* [WRITTEN EXERCISE] Quote the lines that run from the line containing "Reconstruct the object in this render as a multi-part" down to the line containing "sprung pinch clasp.". Include both of those lines, reproduce each exactly, and omit everything else.

* [DATA FOR PROCESSING]

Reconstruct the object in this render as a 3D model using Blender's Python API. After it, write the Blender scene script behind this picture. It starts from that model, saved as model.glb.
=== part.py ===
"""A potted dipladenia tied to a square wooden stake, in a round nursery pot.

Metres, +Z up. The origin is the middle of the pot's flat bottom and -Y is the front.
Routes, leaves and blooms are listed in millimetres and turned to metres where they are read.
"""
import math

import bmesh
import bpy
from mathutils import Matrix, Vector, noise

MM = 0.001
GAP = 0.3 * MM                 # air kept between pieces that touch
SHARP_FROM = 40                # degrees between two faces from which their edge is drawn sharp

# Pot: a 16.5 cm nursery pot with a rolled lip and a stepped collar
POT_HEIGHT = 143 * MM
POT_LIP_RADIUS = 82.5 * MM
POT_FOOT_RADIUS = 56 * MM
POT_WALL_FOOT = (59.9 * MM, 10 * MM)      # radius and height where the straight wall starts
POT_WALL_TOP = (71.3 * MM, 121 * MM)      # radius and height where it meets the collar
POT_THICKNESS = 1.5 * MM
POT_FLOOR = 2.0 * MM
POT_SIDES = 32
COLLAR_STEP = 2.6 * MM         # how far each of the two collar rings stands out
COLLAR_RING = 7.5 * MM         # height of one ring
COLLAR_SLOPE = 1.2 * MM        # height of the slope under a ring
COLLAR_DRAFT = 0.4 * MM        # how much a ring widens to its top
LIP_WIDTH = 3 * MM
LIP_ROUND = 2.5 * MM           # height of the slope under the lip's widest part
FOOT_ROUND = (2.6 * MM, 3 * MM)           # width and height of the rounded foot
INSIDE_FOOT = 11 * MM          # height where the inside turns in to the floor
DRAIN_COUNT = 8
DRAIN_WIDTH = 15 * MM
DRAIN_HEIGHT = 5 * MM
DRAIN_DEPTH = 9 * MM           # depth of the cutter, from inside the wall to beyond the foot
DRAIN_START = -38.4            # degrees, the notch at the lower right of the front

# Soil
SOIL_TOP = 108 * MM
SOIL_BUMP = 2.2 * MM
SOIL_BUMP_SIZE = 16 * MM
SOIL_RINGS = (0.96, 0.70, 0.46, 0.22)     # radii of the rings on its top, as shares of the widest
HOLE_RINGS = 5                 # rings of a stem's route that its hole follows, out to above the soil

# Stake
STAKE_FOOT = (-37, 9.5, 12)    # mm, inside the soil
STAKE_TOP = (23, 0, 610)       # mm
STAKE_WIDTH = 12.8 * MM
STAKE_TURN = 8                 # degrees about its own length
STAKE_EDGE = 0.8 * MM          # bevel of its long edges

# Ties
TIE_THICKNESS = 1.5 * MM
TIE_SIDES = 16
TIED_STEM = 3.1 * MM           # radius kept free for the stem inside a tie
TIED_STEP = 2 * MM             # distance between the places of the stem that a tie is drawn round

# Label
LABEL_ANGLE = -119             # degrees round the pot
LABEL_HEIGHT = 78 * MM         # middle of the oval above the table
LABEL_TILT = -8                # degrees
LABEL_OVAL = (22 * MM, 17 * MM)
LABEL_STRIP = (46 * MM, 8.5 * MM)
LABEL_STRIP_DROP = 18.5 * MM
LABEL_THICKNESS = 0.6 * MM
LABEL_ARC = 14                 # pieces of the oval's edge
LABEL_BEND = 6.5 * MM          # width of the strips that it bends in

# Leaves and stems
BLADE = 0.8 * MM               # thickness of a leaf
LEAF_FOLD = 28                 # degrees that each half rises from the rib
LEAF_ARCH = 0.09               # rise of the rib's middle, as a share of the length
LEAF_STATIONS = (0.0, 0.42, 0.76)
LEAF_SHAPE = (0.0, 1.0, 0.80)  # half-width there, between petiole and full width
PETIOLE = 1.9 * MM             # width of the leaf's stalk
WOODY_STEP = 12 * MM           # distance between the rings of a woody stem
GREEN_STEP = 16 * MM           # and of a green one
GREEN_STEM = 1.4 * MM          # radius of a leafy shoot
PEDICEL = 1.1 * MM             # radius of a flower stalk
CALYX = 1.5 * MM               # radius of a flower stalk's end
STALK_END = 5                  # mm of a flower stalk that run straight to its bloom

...

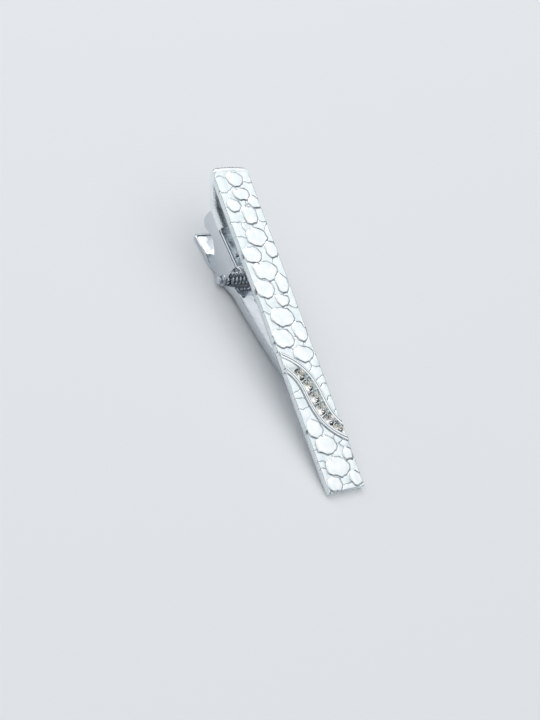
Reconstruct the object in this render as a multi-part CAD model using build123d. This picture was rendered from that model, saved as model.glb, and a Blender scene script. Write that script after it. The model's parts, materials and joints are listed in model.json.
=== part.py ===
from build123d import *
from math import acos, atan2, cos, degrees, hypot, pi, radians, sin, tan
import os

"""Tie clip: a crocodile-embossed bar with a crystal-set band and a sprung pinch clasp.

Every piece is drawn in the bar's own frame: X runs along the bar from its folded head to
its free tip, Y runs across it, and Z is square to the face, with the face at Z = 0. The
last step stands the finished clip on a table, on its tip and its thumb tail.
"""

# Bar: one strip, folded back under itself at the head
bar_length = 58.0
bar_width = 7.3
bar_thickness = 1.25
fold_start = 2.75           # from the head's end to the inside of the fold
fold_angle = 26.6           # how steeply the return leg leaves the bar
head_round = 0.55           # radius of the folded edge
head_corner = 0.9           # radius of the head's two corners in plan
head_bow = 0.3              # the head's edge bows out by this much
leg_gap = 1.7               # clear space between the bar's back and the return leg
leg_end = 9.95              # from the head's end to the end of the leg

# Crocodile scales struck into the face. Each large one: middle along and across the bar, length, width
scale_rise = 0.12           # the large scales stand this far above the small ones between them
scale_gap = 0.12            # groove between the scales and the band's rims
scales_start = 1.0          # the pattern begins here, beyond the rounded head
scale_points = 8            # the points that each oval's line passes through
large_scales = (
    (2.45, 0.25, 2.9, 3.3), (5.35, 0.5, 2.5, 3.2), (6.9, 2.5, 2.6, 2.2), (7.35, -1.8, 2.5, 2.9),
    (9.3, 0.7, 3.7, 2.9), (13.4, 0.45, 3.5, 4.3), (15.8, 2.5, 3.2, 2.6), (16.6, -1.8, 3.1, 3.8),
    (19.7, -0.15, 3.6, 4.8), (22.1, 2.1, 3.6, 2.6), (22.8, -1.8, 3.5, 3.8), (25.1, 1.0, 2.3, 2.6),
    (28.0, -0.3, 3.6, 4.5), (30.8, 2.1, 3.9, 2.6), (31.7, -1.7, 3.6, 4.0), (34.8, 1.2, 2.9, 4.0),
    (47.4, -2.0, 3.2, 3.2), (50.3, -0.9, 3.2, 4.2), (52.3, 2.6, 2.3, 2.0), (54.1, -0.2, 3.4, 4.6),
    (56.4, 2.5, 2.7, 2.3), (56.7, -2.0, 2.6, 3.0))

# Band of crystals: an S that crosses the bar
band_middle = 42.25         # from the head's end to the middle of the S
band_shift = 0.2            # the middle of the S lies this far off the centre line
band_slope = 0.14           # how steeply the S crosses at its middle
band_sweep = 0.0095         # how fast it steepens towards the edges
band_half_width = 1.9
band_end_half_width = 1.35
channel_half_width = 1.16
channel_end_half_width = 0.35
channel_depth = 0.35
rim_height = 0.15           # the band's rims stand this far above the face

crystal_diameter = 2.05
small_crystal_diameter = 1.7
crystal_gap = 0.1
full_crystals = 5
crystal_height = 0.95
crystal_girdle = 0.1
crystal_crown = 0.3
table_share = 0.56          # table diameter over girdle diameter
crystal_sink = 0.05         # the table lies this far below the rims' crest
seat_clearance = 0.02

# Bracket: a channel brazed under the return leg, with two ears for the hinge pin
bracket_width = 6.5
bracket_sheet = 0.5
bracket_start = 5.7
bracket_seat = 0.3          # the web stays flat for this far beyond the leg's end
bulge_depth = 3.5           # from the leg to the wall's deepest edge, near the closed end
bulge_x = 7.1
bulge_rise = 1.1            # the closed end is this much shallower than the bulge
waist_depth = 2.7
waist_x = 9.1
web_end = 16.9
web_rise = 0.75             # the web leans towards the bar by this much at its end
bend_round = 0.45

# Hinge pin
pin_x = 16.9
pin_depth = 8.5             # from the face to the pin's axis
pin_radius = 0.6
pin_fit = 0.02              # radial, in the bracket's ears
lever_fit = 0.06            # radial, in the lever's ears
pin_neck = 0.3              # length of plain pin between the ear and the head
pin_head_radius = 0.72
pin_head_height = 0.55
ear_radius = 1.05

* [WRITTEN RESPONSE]
Reconstruct the object in this render as a multi-part CAD model using build123d. This picture was rendered from that model, saved as model.glb, and a Blender scene script. Write that script after it. The model's parts, materials and joints are listed in model.json.
=== part.py ===
from build123d import *
from math import acos, atan2, cos, degrees, hypot, pi, radians, sin, tan
import os

"""Tie clip: a crocodile-embossed bar with a crystal-set band and a sprung pinch clasp.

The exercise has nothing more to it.